Conventional CNN: \((x*w)(t)= \int x(a)w(t-a)da\)
Continuous-filter convolution: \((x^l*w^l) = \sum x_j^I\circ w^l(r_i-r_j)\), \(\circ\) is the element wise production.

Instead of just relying on the initial randomized weight of the filter which is implemented in common CNN (such Radom weight behaves like different grid scan strategies.) The SchNet method use atomic coordinates to get the weight of convolution \(W^l : \mathbb{R}^D\rightarrow \mathbb{R}^F\), which maps from a position to the corresponding filter values.

Where: \(x_i^l \in \mathbb{R}^F\) is the feature representation of n objects at locations \(R=(r_1,...,r_n)\) with \(r_i\in\mathbb{R}^D\)

2.2. Architecture#

**Molecular representation **

A molecule in a certain conformation can be described uniquely by a set of n atoms with nuclear charges \(Z = (Z_1,...,Z_n)\) and atomic positions \(R= (r_1,...r_n)\).

With the atomic number Z, we can use embedding to get the feature \(X^0\) at the first layer. \(a_{Z_i}\) is initially randomized type embeddings.

\[ X^0 = a_{Z_i} \]

Atom-wise layers

Dense layers, which is responsible for recombination of features

\[ x_i^{l+1} = w^lx_i^l+b^l \]

**Interaction **

This interaction block is responsible for updating the information of geometric information \(R=(r_1,...,r_n)\) and the feature maps

\[ x_i^{l+1}=x_i^l + v_i^l \]

**Filter-generating networks **

In order to satisfy the requirements for modeling molecular energies, they restrict their filters for the cfconv layers to be rotationally invariant. The rotational invariance is obtained by using interatomic distances as input for the filter network.

\[ d_{ij}=||r_i-r_j|| \]

[!NOTE]

Note there is a trick there, my understanding is that:

Since according to the harmonic characteristics of the bond. Energy has global minimum at a critical value \(d_0\), e.g. attract force at \(d>d_0\), repulsive at \(d<d_0\). By this since, just imagine that \(d_{ij}\) will be quite small because many d will be quite similar. Also, another effect by initialization of weight of dense layer will be quite small. Thus, \(wd+b\) is close to 0 at initial training stage. The following activation function will treat it as linear. That’s when the problem comes out. For \(d \pm \nabla d\), it optimize to be linear (larger/smaller weight with respect to longer distance.) But the real situation should be concave. This leads to a plateau at the beginning of training that is hard to overcome.

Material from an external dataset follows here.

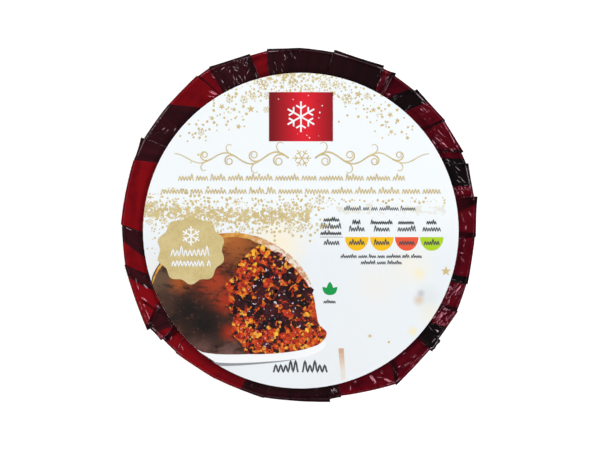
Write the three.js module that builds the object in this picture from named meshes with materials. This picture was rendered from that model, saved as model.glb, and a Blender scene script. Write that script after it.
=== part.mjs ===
// A Christmas pudding as it is sold: a round pudding basin wrapped in pleated film, under a round label.
// Millimetres, +Z up. The origin is the middle of the flat base, and the label's top edge is towards +Y.

import * as THREE from "three";

// Driving dimensions of the wrapped basin
const RIM_REACH = 65.1; // mean reach of the wrapped rim from the axis
const TOP_HEIGHT = 65; // flat ring of film round the top
const RIM_BEND = 1.3; // tight bend of the film over the basin's lip
const LIP_DEPTH = 5.5; // upright side of the lip
const LIP_SLACK = 1.6; // how far the film turns in and down under the lip
const BASE_REACH = 42; // reach of the base, over its rounded edge
const BASE_BEND = 5; // bend of that edge
const WALL_HOLLOW = 0.9; // how far the drawn film hollows between lip and base
const HOLLOW_AT = 0.6; // where on the wall it hollows most, from base to lip

// How the pleats run
const PLEAT_FOOT = 7; // height on the wall where the pleats begin
const PLEAT_END = 44; // reach at which they have run out, under the label
const LIP_GAP = 0.35; // degrees that the step down from a pleat's edge takes
const COLUMN_WIDTH = 4.5; // widest strip of film between two modelled columns, in degrees
const FLATTEST = 0.4; // most that a panel between pleats lies inside the rim's circle
const WALL_SWAY = 0.35; // how much of its lean a pleat shows on the wall

// The label
const LABEL_RADIUS = 57.5;
const LABEL_THICKNESS = 0.4;
const LABEL_OFFSET = new THREE.Vector2(0.4, -2.05); // it is stuck on a little off centre
const LABEL_GAP = 0.3;
const LABEL_SIDES = 120;

// The pleats, counter-clockwise from +X. Each has its place on the rim and its lean from there to the
// label, both in degrees; out, the reach of its fold beyond the mean; and step, the height of its edge,
// which is positive where the film after it lies on top and negative where the film before it does.
const PLEATS = [
  { at: 9.3, lean: 0.8, out: -0.5, step: -1.2 },
  { at: 20.3, lean: 3, out: -0.3, step: -0.8 },
  { at: 24.2, lean: 4, out: -0.35, step: 0.85 },
  { at: 35.8, lean: 1.5, out: 0.1, step: 0.35 },
  { at: 49.4, lean: 4.5, out: -0.5, step: -1 },
  { at: 57.7, lean: -0.8, out: -0.4, step: 1.1 },
  { at: 62.2, lean: -1.3, out: -0.2, step: 1 },
  { at: 78.9, lean: 1.2, out: -0.75, step: -1 },
  { at: 90, lean: 1, out: -0.4, step: 0.15 },
  { at: 100.7, lean: 1, out: -0.3, step: -0.65 },
  { at: 106.4, lean: -1, out: -0.6, step: 0.7 },
  { at: 120, lean: 0, out: 1.1, step: -0.4 },
  { at: 124.7, lean: -2.8, out: 0.8, step: 0.4 },
  { at: 138.5, lean: 1, out: 0, step: -0.3 },
  { at: 151.2, lean: -1.5, out: 0, step: 1.1 },
  { at: 159, lean: -2.4, out: 0, step: 0.1 },
  { at: 180, lean: 2.8, out: -0.1, step: -0.35 },
  { at: 193, lean: 5.5, out: 0.3, step: 0.3 },
  { at: 214.8, lean: -4.5, out: 1.4, step: -1.2 },
  { at: 219.9, lean: -1, out: 0, step: -0.9 },
  { at: 226, lean: -1.5, out: -0.3, step: 0.3 },
  { at: 241, lean: 0, out: -1, step: -0.15 },
  { at: 258.4, lean: 1.6, out: -0.75, step: -0.25 },
  { at: 279.9, lean: 1, out: -0.5, step: -1 },
  { at: 283.7, lean: 0, out: -0.85, step: -0.45 },
  { at: 301.2, lean: 2, out: 2.7, step: 0.5 },
  { at: 316.4, lean: 0, out: 0.8, step: 1.1 },
  { at: 320.8, lean: 1.2, out: 0.6, step: -0.9 },
  { at: 331.5, lean: -3, out: 0.4, step: -0.35 },
  { at: 340.7, lean: -1, out: -0.45, step: 0.4 },
  { at: 356.3, lean: -1, out: -0.95, step: 0.4 },
];

const film = new THREE.MeshStandardMaterial({ color: 0x8c1019, roughness: 0.25, metalness: 0 });
const paper = new THREE.MeshStandardMaterial({ color: 0xf0f4f8, roughness: 0.55, metalness: 0 });

const { lerp, smoothstep, degToRad, radToDeg, clamp } = THREE.MathUtils;
const point = (reach, height) => new THREE.Vector2(reach, height);

// How much of a pleat is left on the flat top, at some reach from the axis.
const left = (reach) => clamp((reach - PLEAT_END) / (RIM_REACH - RIM_BEND - PLEAT_END), 0, 1);

// The reach of the label's edge from the axis, at an angle in degrees.
function labelEdge(angle) {
  const way = new THREE.Vector2(1, 0).rotateAround(new THREE.Vector2(), degToRad(angle));
  return LABEL_OFFSET.dot(way) + Math.sqrt(LABEL_RADIUS ** 2 - LABEL_OFFSET.cross(way) ** 2);
}

// An arc of the outline, from one angle to another, in degrees.
function bend(reach, height, radius, from, to) {
  return new THREE.EllipseCurve(reach, height, radius, radius, degToRad(from), degToRad(to), to < from);
}

// The wrapped basin's outline, from the middle of its base to the middle of its top, in stretches.
function outline() {
  const baseEdge = BASE_REACH - BASE_BEND;
  const lipFoot = point(RIM_REACH - LIP_SLACK, TOP_HEIGHT - LIP_DEPTH - LIP_SLACK);
  const slope = radToDeg(Math.atan2(lipFoot.y, lipFoot.x - BASE_REACH));
  const baseCorner = bend(baseEdge, BASE_BEND, BASE_BEND, -90, slope - 90);
  const wallFoot = baseCorner.getPoint(1);
  const hollow = wallFoot.clone().lerp(lipFoot, HOLLOW_AT);
  hollow.x -= WALL_HOLLOW * 2; // a curve comes half the way to its middle point
  const lipSide = point(RIM_REACH, TOP_HEIGHT - LIP_DEPTH);
  const rimTop = TOP_HEIGHT - RIM_BEND;
  const stretches = [
    [new THREE.LineCurve(point(0, 0), point(baseEdge, 0)), 2],
    [baseCorner, 3],
    [new THREE.QuadraticBezierCurve(wallFoot, hollow, lipFoot), 8],
    [new THREE.QuadraticBezierCurve(lipFoot, point(lipSide.x, lipFoot.y), lipSide), 2],
    [new THREE.LineCurve(lipSide, point(RIM_REACH, rimTop)), 2],
    [bend(RIM_REACH - RIM_BEND, rimTop, RIM_BEND, 0, 90), 3],
    [new THREE.LineCurve(point(RIM_REACH - RIM_BEND, TOP_HEIGHT), point(PLEAT_END, TOP_HEIGHT)), 5],
    [new THREE.LineCurve(point(PLEAT_END, TOP_HEIGHT), point(0, TOP_HEIGHT)), 2],
  ];
  return stretches.flatMap(([curve, steps], i) => curve.getPoints(steps).slice(i ? 1 : 0));
}

// The outline's stations, each with its direction outwards, whether it is on the pack's top, how strongly
// pleats show there and how far the swelling of the rim reaches it.
function stations() {
  const points = outline();
  return points.map((here, i) => {
    const before = points[Math.max(i - 1, 0)];
    const after = points[Math.min(i + 1, points.length - 1)];
    const out = point(after.y - before.y, before.x - after.x).normalize();
    const onTop = here.y > TOP_HEIGHT - RIM_BEND;
    const up = smoothstep(here.y, PLEAT_FOOT, TOP_HEIGHT - LIP_DEPTH);
    const pleating = onTop ? left(here.x) : up;
    return { reach: here.x, height: here.y, out, onTop, pleating, swelling: onTop ? pleating : up * up };
  });
}

// The columns of film round the pack. Film falls away from the edge on top to the one tucked under.
function columns() {
  const made = [];
  PLEATS.forEach((pleat, i) => {
    const next = i + 1 < PLEATS.length ? PLEATS[i + 1] : { ...PLEATS[0], at: PLEATS[0].at + 360 };
    const width = next.at - pleat.at - LIP_GAP;
    const flatness = Math.min(FLATTEST, (RIM_REACH * (1 - Math.cos(degToRad(width) / 2))) / 2);
    const strips = Math.max(2, Math.ceil(width / COLUMN_WIDTH));
    for (let strip = 0; strip <= strips; strip++) {
      const across = strip / strips;
      made.push({
        at: pleat.at + width * across,
        lean: lerp(pleat.lean, next.lean, across),
        swell: lerp(pleat.out, next.out, across) - 4 * flatness * across * (1 - across),
        lift: Math.max(pleat.step, 0) * (1 - across) ** 2 + Math.max(-next.step, 0) * across ** 2,
      });
    }
  });
  return made;
}

// Where the film lies at one station of one column.
function filmPoint(column, station) {
  const lift = column.lift * station.pleating;
  const reach = station.reach + column.swell * station.swelling + lift * station.out.x;
  const travelled = clamp((RIM_REACH - station.reach) / (RIM_REACH - labelEdge(column.at)), 0, 1);
  const leaning = station.onTop ? travelled : WALL_SWAY * (station.pleating - 1);
  const angle = degToRad(column.at + column.lean * leaning);
  const height = station.height + lift * Math.max(station.out.y, 0);
  return [reach * Math.cos(angle), reach * Math.sin(angle), height];
}

// The wrapped pudding: the turned outline, with each of its columns laid along the pleats.
function wrap() {
  const rings = stations();
  const round = columns();
  const turned = rings.map(({ reach, height }) => point(reach, height));
  const shell = new THREE.LatheGeometry(turned, round.length);
  const place = shell.getAttribute("position");
  for (let i = 0; i < place.count; i++) {
    const column = round[Math.floor(i / rings.length) % round.length];
    place.setXYZ(i, ...filmPoint(column, rings[i % rings.length]));
  }
  shell.computeVertexNormals();
  const mesh = new THREE.Mesh(shell, film);
  mesh.name = "wrap";
  return mesh;
}

// The label lies over the highest pleat under it.
function label() {
  const disc = new THREE.CylinderGeometry(LABEL_RADIUS, LABEL_RADIUS, LABEL_THICKNESS, LABEL_SIDES);
  const mesh = new THREE.Mesh(disc.rotateX(Math.PI / 2), paper);
  mesh.name = "label";
  const steepest = Math.max(...PLEATS.map(({ step }) => Math.abs(step)));
  const highest = TOP_HEIGHT + steepest * left(LABEL_RADIUS + LABEL_OFFSET.length());
  mesh.position.set(LABEL_OFFSET.x, LABEL_OFFSET.y, highest + LABEL_GAP + LABEL_THICKNESS / 2);
  return mesh;
}

const pudding = new THREE.Group();
pudding.add(wrap(), label());

export default pudding;
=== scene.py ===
"""Dresses a Christmas pudding as it is sold: its basin shut in striped film that is pleated over the rim, under
a round printed label. Lengths are in millimetres and angles in degrees until a piece is finished, in metres."""

import math
import random
from collections import namedtuple
from functools import reduce

import bmesh
import bpy
from mathutils import Matrix, Vector, noise


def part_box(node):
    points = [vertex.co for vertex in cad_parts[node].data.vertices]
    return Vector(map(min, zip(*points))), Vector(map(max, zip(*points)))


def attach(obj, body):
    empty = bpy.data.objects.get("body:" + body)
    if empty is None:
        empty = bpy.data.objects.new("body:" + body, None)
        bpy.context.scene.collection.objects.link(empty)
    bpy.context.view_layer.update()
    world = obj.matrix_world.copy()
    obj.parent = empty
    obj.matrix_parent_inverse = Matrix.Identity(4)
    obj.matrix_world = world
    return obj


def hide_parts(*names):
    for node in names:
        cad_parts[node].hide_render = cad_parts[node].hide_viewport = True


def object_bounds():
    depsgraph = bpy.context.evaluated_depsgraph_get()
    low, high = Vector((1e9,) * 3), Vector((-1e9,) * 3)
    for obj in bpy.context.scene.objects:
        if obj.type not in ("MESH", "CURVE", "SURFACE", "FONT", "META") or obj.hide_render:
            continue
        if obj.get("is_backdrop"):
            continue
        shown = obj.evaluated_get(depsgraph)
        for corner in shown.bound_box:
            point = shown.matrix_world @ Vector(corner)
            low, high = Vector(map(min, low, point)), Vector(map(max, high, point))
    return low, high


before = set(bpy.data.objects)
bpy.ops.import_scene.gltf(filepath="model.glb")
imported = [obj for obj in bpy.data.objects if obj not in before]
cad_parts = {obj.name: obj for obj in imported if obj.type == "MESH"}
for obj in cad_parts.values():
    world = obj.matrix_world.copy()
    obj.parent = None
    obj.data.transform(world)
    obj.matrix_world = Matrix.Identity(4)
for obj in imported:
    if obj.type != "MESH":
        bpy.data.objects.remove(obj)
cad_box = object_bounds()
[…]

The they avoid this by expanding the distance with radial basis functions:

\[ e_k(r_i-r_j) = \exp{(\gamma\norm{d_{ij}-\mu_k}^2)} \]

Due to this additional non-linearity, the initial filters are less correlated leading to a faster training procedure. Choosing fewer centers corresponds to reducing the resolution of the filter, while restricting the range of the centers corresponds to the filter size in a usual convolutional layer.

3. Training with energies and forces#

Recall their goal. One is predict the energy, another is preserve the force conservation.

\[ \hat{F_i}(Z_1,...,Z_n,r_1,...,r_n)=-\frac{\partial E}{\partial r_i}(Z_1,...,Z_n, r_1,..., r_n) \]

And loss function is (their task becomes multi-task learning):

\[ \mathcal{L}(\hat{E}, (F_1,...,F_n)) = \rho\norm{\hat{E}-E}^2+\frac{1}{n}\sum^n_{i=0}\norm{F_i-(-\frac{\partial \hat{E}}{\partial r_i})}^2 \]